Varying levels of background concerns appeared throughout the shorts. I heard modest hiss at times during the cartoons. However, the tracks seemed pretty clean for audio of this era. “No Sail” was the biggest offender. It sounded consistently rough and brittle with lots of hiss. “Trailer Horn” also suffered from a muted quality. Otherwise, the audio was perfectly acceptable for shorts made 50-plus years ago.

No significant extras appear on Extreme Adventure Fun. We get a collection of ads in the Sneak Peeks domain. This includes promos for Tarzan II, Cinderella, Lilo & Stitch 2, Kronk’s New Groove, Disney Learning Adventures, Pocahontas and the Disney Princess line of products.

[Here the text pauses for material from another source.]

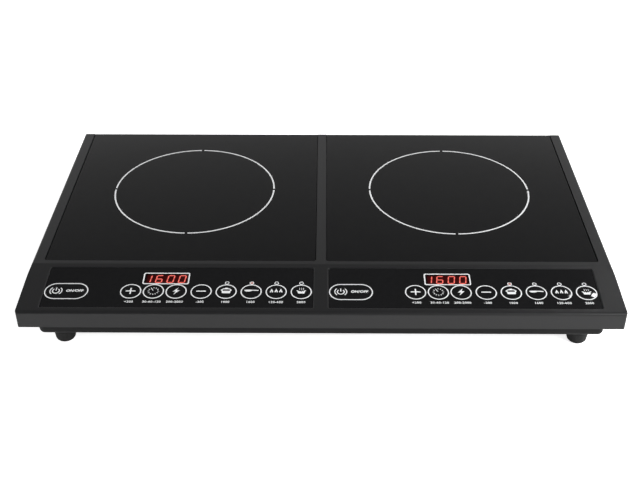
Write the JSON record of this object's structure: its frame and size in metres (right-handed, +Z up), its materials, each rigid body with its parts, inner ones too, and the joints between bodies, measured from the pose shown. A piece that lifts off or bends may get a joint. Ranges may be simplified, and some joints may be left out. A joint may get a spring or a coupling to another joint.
{
  "type": "double induction cooktop",
  "caption": "Portable double induction hob: black glass plates with printed ring zones in a moulded frame, a sloping key and display strip in front, and a vented base tray on rubber feet.",
  "frame": {"origin": "on the table surface, under the middle of the body's width and depth", "axes": "+X to the user's right along the long side, +Y to the rear, +Z up out of the glass; the controls face -Y"},
  "size_m": [0.6, 0.356, 0.0637],
  "materials": {
    "frame_plastic": "fine matt moulded texture",
    "tray_plastic": "fine matt moulded texture",
    "foot_rubber": "matt moulded rubber",
    "screw_steel": "bright zinc plating",
    "bushing_rubber": "matt moulded rubber",
    "black_glass": "polished black glass ceramic",
    "mica": "pressed mica sheet",
    "coil_copper": "enamelled stranded copper",
    "former_plastic": "moulded heat-resistant resin",
    "ferrite": "sintered ferrite",
    "sensor": "silicone-coated bead",
    "circuit_board": "solder mask over glass epoxy",
    "sink_aluminium": "extruded, plain",
    "capacitor_film": "moulded box",
    "choke_wire": "enamelled wire on a coated core",
    "fan_plastic": "moulded",
    "overlay_gloss": "glossy printed sheet",
    "window_red": "smoked red filter",
    "display_module": "moulded digit block",
    "switch_plastic": "moulded",
    "lamp_clear": "clear epoxy",
    "print_ink": "screen-printed white enamel",
    "lit_red": "red light-emitting segments",
    "key_gloss": "glossy printed cap"
  },
  "bodies": {
    "housing": {"top_frame": "frame_plastic", "base_tray": "tray_plastic", "rubber_feet": "foot_rubber", "housing_screws": "screw_steel", "inner_screws": "screw_steel", "cord_bushing": "bushing_rubber", "glass_plate_left": "black_glass", "glass_plate_right": "black_glass", "mica_sheet_left": "mica", "mica_sheet_right": "mica", "coil_winding_left": "coil_copper", "coil_winding_right": "coil_copper", "coil_former_left": "former_plastic", "coil_former_right": "former_plastic", "ferrite_bars_left": "ferrite", "ferrite_bars_right": "ferrite", "thermistor_left": "sensor", "thermistor_right": "sensor", "power_board_left": "circuit_board", "power_board_right": "circuit_board", "heat_sink_left": "sink_aluminium", "heat_sink_right": "sink_aluminium", "filter_capacitors_left": "capacitor_film", "filter_capacitors_right": "capacitor_film", "filter_choke_left": "choke_wire", "filter_choke_right": "choke_wire", "fan_frame_left": "fan_plastic", "fan_frame_right": "fan_plastic", "control_overlay_left": "overlay_gloss", "control_overlay_right": "overlay_gloss", "display_window_left": "window_red", "display_window_right": "window_red", "digit_display_left": "display_module", "digit_display_right": "display_module", "control_board_left": "circuit_board", "control_board_right": "circuit_board", "tact_switches_left": "switch_plastic", "tact_switches_right": "switch_plastic", "indicator_lamps_left": "lamp_clear", "indicator_lamps_right": "lamp_clear"},
    "fan_rotor_left": {"fan_rotor_left": "fan_plastic"},
    "fan_rotor_right": {"fan_rotor_right": "fan_plastic"},
    "key_power_left": {"key_power_left": "key_gloss"},
    "key_power_right": {"key_power_right": "key_gloss"},
    "key_plus_left": {"key_plus_left": "key_gloss"},
    "key_plus_right": {"key_plus_right": "key_gloss"},
    "key_timer_left": {"key_timer_left": "key_gloss"},
    "key_timer_right": {"key_timer_right": "key_gloss"},
    "key_wattage_left": {"key_wattage_left": "key_gloss"},
    "key_wattage_right": {"key_wattage_right": "key_gloss"},
    "key_minus_left": {"key_minus_left": "key_gloss"},
    "key_minus_right": {"key_minus_right": "key_gloss"},
    "key_stew_left": {"key_stew_left": "key_gloss"},
    "key_stew_right": {"key_stew_right": "key_gloss"},
    "key_fry_left": {"key_fry_left": "key_gloss"},
    "key_fry_right": {"key_fry_right": "key_gloss"},
    "key_warm_left": {"key_warm_left": "key_gloss"},
    "key_warm_right": {"key_warm_right": "key_gloss"},
    "key_boil_left": {"key_boil_left": "key_gloss"},
    "key_boil_right": {"key_boil_right": "key_gloss"}
  },
  "joints": [
    {"name": "fan_left_spin", "type": "hinge", "parent": "housing", "child": "fan_rotor_left", "pos_m": [-0.14667, 0.118, 0.0275], "axis": [0, 0, 1], "continuous": true},
    {"name": "fan_right_spin", "type": "hinge", "parent": "housing", "child": "fan_rotor_right", "pos_m": [0.14667, 0.118, 0.0275], "axis": [0, 0, 1], "continuous": true},
    {"name": "key_power_left_press", "type": "slide", "parent": "housing", "child": "key_power_left", "axis": [0, 0.0872, -0.9962], "range_m": [0, 0.0004], "stiffness_N_per_m": 400, "springref_m": -0.002},
    {"name": "key_power_right_press", "type": "slide", "parent": "housing", "child": "key_power_right", "axis": [0, 0.0872, -0.9962], "range_m": [0, 0.0004], "stiffness_N_per_m": 400, "springref_m": -0.002},
    {"name": "key_plus_left_press", "type": "slide", "parent": "housing", "child": "key_plus_left", "axis": [0, 0.0872, -0.9962], "range_m": [0, 0.0004], "stiffness_N_per_m": 400, "springref_m": -0.002},
    {"name": "key_plus_right_press", "type": "slide", "parent": "housing", "child": "key_plus_right", "axis": [0, 0.0872, -0.9962], "range_m": [0, 0.0004], "stiffness_N_per_m": 400, "springref_m": -0.002},
    {"name": "key_timer_left_press", "type": "slide", "parent": "housing", "child": "key_timer_left", "axis": [0, 0.0872, -0.9962], "range_m": [0, 0.0004], "stiffness_N_per_m": 400, "springref_m": -0.002},
    {"name": "key_timer_right_press", "type": "slide", "parent": "housing", "child": "key_timer_right", "axis": [0, 0.0872, -0.9962], "range_m": [0, 0.0004], "stiffness_N_per_m": 400, "springref_m": -0.002},
    {"name": "key_wattage_left_press", "type": "slide", "parent": "housing", "child": "key_wattage_left", "axis": [0, 0.0872, -0.9962], "range_m": [0, 0.0004], "stiffness_N_per_m": 400, "springref_m": -0.002},
    {"name": "key_wattage_right_press", "type": "slide", "parent": "housing", "child": "key_wattage_right", "axis": [0, 0.0872, -0.9962], "range_m": [0, 0.0004], "stiffness_N_per_m": 400, "springref_m": -0.002},
    {"name": "key_minus_left_press", "type": "slide", "parent": "housing", "child": "key_minus_left", "axis": [0, 0.0872, -0.9962], "range_m": [0, 0.0004], "stiffness_N_per_m": 400, "springref_m": -0.002},
    {"name": "key_minus_right_press", "type": "slide", "parent": "housing", "child": "key_minus_right", "axis": [0, 0.0872, -0.9962], "range_m": [0, 0.0004], "stiffness_N_per_m": 400, "springref_m": -0.002},
    {"name": "key_stew_left_press", "type": "slide", "parent": "housing", "child": "key_stew_left", "axis": [0, 0.0872, -0.9962], "range_m": [0, 0.0004], "stiffness_N_per_m": 400, "springref_m": -0.002},
    {"name": "key_stew_right_press", "type": "slide", "parent": "housing", "child": "key_stew_right", "axis": [0, 0.0872, -0.9962], "range_m": [0, 0.0004], "stiffness_N_per_m": 400, "springref_m": -0.002},
    {"name": "key_fry_left_press", "type": "slide", "parent": "housing", "child": "key_fry_left", "axis": [0, 0.0872, -0.9962], "range_m": [0, 0.0004], "stiffness_N_per_m": 400, "springref_m": -0.002},
    {"name": "key_fry_right_press", "type": "slide", "parent": "housing", "child": "key_fry_right", "axis": [0, 0.0872, -0.9962], "range_m": [0, 0.0004], "stiffness_N_per_m": 400, "springref_m": -0.002},
    {"name": "key_warm_left_press", "type": "slide", "parent": "housing", "child": "key_warm_left", "axis": [0, 0.0872, -0.9962], "range_m": [0, 0.0004], "stiffness_N_per_m": 400, "springref_m": -0.002},
    {"name": "key_warm_right_press", "type": "slide", "parent": "housing", "child": "key_warm_right", "axis": [0, 0.0872, -0.9962], "range_m": [0, 0.0004], "stiffness_N_per_m": 400, "springref_m": -0.002},
    {"name": "key_boil_left_press", "type": "slide", "parent": "housing", "child": "key_boil_left", "axis": [0, 0.0872, -0.9962], "range_m": [0, 0.0004], "stiffness_N_per_m": 400, "springref_m": -0.002},
    {"name": "key_boil_right_press", "type": "slide", "parent": "housing", "child": "key_boil_right", "axis": [0, 0.0872, -0.9962], "range_m": [0, 0.0004], "stiffness_N_per_m": 400, "springref_m": -0.002}
  ]
}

Casual cartoon fans will find sporadic entertainment in Extreme Adventure Fun. The eight shorts vary from quite good (“No Sail” and “Good Scouts”) to not-so-hot (“How to Ride a Horse”, “Hello, Aloha”). Of course, one’s fondness of various characters will affect your enjoyment; my pro-Donald and anti-Goofy bias comes out in my ratings. Still, there’s a reasonable amount of good material here, and the shorts come with perfectly adequate picture and audio for the most part.

Die-hard Disney fans should skip this package. They’ll probably already own most of the shorts, and they’ll likely have the chance to get the others before long. However, if you don’t possess those other collections and just want a smattering of shorts, Adventure might work for you.